Data on nonfatal police brutality is lacking, but it surely constitutes a reflection and an augmentation of fatal police brutality, with the police force using force against suspects without any trial before a court of law, showing the extent of police brutality in the US to which no solution has been found.
Black representation in private and public positions is definitely better than it used to be a hundred years ago, which is quite easy to calculate since there was none.
Today, those who claim to advocate black equity argue that representation is in a good state in America; however, representation is not necessarily serving the black population.
Current US Vice President Kamala Harris, upon serving as deputy district attorney and district attorney in Oakland, California, was behind mass incarceration of black people despite her ethnicity.
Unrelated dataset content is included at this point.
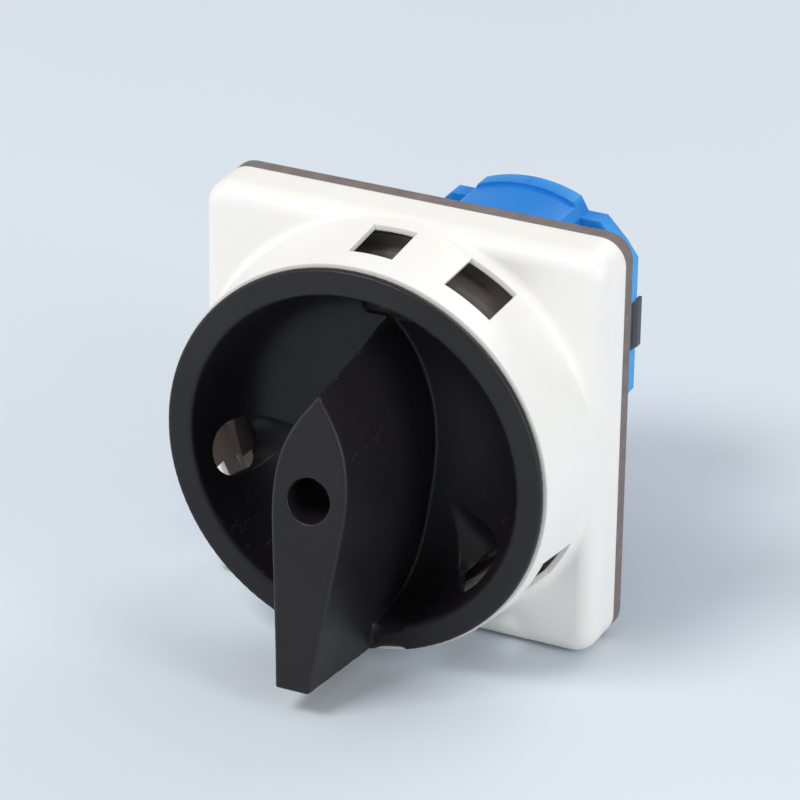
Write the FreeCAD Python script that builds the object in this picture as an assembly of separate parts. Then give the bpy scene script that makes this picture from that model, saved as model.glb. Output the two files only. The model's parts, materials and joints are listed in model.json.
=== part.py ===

Former US President Barack Obama, though the first-ever black president in the history of the country, failed black people by not pursuing any efforts or policies to close the racial wealth gap, and under his administration, the racial unemployment rate gap had not improved since the passage of the Civil Rights Act of 1964.
The black people holding political positions are mere token individuals handpicked to serve the government's goals of imperialism, not achieve the goals of black liberation movements and abolish the racist status quo.
Looking back at the past and comparing it to the present, one sees that the United States is basically just the same, except in the constitution. Though the situation may be better, hatred is rampant. Otherwise, protests would not have roamed the US with global support to demand racial equality and the protection of black lives.
Just a few days ago, in a scene similar to Fred Hampton's killing, police broke into a young black man's home at dawn and murdered him while he was on his sofa, where he was supposed to be safe, and this is a reflection of the past, showing that despite all self-proclaimed progress in the United States, the American population is still on square one, not having moved at all.